TASK TO CARRY OUT
Below are entries. Copy exactly the lines running from the line that holds "Recreate this object" to the line that holds "const gap = 0.3;", with both ends included.

DATA EXCERPTS
┏━━

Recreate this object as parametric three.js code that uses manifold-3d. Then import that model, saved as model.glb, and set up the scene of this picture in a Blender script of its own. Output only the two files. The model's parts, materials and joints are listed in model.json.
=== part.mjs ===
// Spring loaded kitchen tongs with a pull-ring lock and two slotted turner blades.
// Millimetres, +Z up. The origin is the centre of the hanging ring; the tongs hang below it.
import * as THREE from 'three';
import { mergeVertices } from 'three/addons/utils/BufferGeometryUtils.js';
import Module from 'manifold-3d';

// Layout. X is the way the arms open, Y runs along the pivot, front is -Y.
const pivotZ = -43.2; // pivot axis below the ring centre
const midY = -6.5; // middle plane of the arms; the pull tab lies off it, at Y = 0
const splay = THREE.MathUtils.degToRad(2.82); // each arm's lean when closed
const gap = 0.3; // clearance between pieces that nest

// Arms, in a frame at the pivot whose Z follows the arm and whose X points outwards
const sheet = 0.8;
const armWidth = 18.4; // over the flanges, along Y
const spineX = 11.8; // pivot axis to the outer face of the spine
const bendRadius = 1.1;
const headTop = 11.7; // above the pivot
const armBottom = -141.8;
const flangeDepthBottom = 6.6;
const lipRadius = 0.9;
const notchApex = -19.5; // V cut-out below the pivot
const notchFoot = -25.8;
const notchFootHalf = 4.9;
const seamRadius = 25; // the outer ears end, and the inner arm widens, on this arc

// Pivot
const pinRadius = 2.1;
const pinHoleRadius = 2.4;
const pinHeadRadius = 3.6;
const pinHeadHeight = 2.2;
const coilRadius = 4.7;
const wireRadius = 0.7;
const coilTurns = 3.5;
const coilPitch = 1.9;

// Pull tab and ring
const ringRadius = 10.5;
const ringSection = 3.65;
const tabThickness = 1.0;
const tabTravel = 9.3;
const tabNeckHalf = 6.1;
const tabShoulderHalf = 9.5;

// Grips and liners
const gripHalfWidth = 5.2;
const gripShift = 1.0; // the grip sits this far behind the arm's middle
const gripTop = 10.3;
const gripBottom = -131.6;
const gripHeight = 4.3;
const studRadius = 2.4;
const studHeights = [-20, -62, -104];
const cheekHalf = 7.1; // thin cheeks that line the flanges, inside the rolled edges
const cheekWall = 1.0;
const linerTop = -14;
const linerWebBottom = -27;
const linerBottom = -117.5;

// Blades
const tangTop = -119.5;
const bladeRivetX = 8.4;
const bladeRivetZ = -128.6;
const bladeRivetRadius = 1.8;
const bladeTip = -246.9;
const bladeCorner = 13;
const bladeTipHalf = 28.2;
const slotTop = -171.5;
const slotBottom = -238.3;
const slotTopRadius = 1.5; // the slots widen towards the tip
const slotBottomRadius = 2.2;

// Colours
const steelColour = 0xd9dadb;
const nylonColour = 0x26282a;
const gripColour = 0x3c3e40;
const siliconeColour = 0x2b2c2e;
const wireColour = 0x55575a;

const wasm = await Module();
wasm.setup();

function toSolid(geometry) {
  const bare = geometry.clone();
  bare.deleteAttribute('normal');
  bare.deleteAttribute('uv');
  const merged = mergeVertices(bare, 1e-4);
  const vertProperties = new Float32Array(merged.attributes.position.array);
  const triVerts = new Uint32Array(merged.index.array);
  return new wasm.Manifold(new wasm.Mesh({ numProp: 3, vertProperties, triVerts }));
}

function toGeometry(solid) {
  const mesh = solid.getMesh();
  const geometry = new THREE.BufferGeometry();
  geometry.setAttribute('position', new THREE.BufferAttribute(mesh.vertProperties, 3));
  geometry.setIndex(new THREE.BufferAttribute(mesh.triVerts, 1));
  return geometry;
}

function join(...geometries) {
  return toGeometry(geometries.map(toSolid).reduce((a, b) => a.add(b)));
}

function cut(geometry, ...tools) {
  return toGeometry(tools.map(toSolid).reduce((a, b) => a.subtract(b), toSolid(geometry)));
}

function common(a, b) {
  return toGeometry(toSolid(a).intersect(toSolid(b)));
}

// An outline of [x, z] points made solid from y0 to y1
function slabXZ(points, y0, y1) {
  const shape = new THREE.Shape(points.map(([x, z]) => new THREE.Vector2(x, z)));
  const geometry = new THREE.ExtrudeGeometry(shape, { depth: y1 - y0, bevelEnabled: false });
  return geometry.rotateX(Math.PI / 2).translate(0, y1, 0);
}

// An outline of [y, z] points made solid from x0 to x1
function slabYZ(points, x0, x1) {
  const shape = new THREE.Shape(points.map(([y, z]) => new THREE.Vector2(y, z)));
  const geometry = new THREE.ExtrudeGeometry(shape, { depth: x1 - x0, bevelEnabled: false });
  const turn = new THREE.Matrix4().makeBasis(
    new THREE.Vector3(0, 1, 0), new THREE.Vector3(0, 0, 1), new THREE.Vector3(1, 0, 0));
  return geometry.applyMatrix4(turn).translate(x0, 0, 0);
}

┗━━
┏━━

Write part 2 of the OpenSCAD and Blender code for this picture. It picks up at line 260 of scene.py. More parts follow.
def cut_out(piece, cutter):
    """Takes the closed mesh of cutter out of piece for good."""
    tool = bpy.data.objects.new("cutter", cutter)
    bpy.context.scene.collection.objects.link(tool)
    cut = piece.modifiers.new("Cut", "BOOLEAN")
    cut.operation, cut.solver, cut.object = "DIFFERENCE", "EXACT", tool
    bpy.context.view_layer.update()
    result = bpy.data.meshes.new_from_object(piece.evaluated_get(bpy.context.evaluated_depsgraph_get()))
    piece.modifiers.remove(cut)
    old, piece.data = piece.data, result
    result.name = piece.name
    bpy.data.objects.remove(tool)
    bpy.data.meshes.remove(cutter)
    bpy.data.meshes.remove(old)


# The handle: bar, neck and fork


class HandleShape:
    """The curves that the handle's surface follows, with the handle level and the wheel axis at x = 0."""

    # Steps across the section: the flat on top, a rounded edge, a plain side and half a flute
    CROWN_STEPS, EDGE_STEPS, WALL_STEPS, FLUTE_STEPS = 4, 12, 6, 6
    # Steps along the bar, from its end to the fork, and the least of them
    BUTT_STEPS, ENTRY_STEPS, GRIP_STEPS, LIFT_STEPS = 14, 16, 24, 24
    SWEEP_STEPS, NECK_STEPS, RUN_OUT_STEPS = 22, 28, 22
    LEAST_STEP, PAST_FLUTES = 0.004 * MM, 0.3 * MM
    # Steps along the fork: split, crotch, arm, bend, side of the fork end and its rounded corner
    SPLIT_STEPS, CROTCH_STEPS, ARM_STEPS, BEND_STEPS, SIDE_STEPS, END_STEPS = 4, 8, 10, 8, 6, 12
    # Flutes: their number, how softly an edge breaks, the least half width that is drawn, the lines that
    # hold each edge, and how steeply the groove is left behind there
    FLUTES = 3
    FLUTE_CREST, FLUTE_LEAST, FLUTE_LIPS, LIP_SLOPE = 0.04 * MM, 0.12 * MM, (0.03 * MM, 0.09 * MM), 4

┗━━

SOLUTION
Recreate this object as parametric three.js code that uses manifold-3d. Then import that model, saved as model.glb, and set up the scene of this picture in a Blender script of its own. Output only the two files. The model's parts, materials and joints are listed in model.json.
=== part.mjs ===
// Spring loaded kitchen tongs with a pull-ring lock and two slotted turner blades.
// Millimetres, +Z up. The origin is the centre of the hanging ring; the tongs hang below it.
import * as THREE from 'three';
import { mergeVertices } from 'three/addons/utils/BufferGeometryUtils.js';
import Module from 'manifold-3d';

// Layout. X is the way the arms open, Y runs along the pivot, front is -Y.
const pivotZ = -43.2; // pivot axis below the ring centre
const midY = -6.5; // middle plane of the arms; the pull tab lies off it, at Y = 0
const splay = THREE.MathUtils.degToRad(2.82); // each arm's lean when closed
const gap = 0.3; // clearance between pieces that nest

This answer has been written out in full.